Nancy E. Berg, Arts & Sciences at Washington University in St. Louis, The Conversation on

Published in News & Features

The Jewish holiday cycle is, to a large extent, an exploration and commemoration of the experience of exile. The fall festival of Sukkot, for example, is celebrated in small booths, temporary shelters that recall the Israelites’ experience sheltering in tents while wandering in the desert for 40 years after fleeing slavery in Egypt. The story of Purim, a springtime festival, takes place when ancient Jews lived in exile in the Persian Empire – and illustrates the precariousness of life as a minority.

And then there’s Passover, which begins on April 22, 2024. It marks the Israelites’ Exodus from Egypt – the first step toward redemption. The theme of freedom dominates the holiday.

Passover is the only holiday that marks the transition from exile to wandering, and not to homecoming, highlighting the complexity of exile – the focus of my recently published book, “Exile and the Jews,” co-edited with Marc Saperstein.

As a literary scholar, I look to novels and memoirs for examples that illustrate exile and its aftermath from different perspectives. Here I focus on those from the Jewish communities of Egypt and Iraq, sites of the two major exiles in Jewish history.

In her 1983 novella “The Miracle Hater,” the late Israeli novelist Shulamit Hareven depicts the Hebrews in their passage from Egypt and their first taste of freedom. Writing a modern “midrash” – a rabbinic genre that elaborates on a biblical text – she reimagines the story of Exodus.

Whereas the biblical description centers on heroic leaders like Moses and Joshua, Hareven concentrates on the unnamed masses: the Jewish slaves who have just crossed the Red Sea, now faced with life in the desert and becoming a new community.

 

Hareven’s narrative elaborates on the uprooting wrought by the Exodus, exploring the unexpected ambivalence with which the Hebrews face their newfound freedom.
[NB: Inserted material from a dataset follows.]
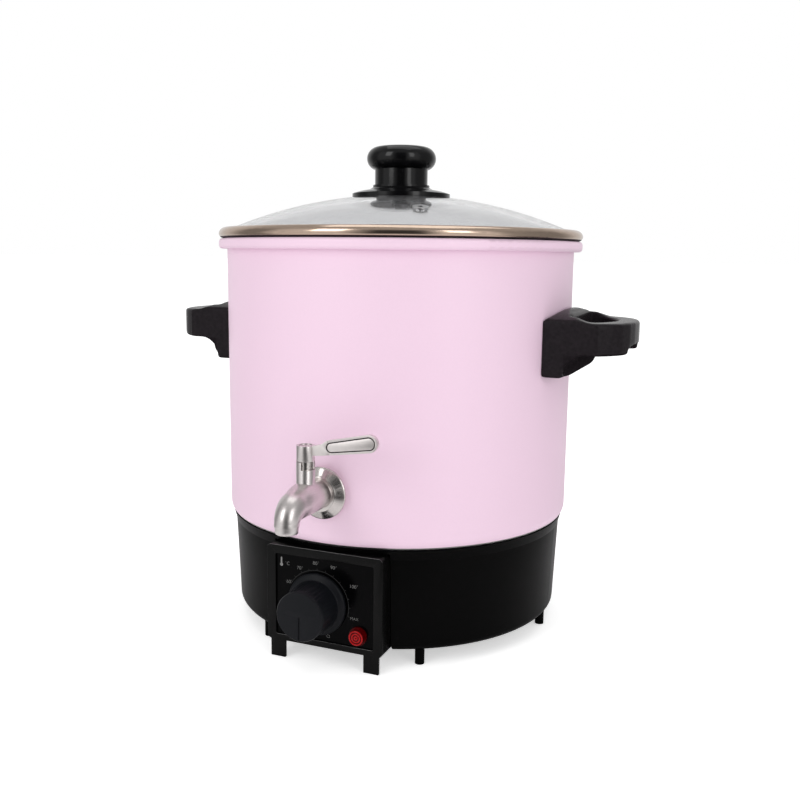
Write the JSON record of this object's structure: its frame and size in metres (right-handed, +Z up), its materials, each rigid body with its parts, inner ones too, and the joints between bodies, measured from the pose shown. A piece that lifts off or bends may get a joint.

They have fled oppression, but that means leaving everything familiar to wander, seemingly endlessly, in the great unknown of the desert.

Israeli writer Orly Castel-Bloom weaves family lore, history and some alternative history into “An Egyptian Novel,” published in 2015. She both invents and lays claim to the one family who did not join the exodus in ancient times but remained in Egypt throughout the ages. Although they are merely a passing mention, their existence gives the reader pause to wonder if indeed any of the Hebrews stayed behind.

Many Jews did stay behind after the next major exile in Jewish history, which began when Babylonia besieged Jerusalem and deported residents of the conquered city in 586 B.C.E. When Persian king Cyrus the Great issued an edict almost 50 years later inviting the Jews to return to Jerusalem and the land of Judah, only a minority did so. Those who remained in Babylon became the root of the diaspora and established the oldest continuous Jewish community in the world.

More recently, Jews have lived in both of these sites of ancient exiles: modern-day Egypt and Iraq. While those in Iraq could claim a history of hundreds of years, those in Egypt were more likely to have moved there within the last few generations.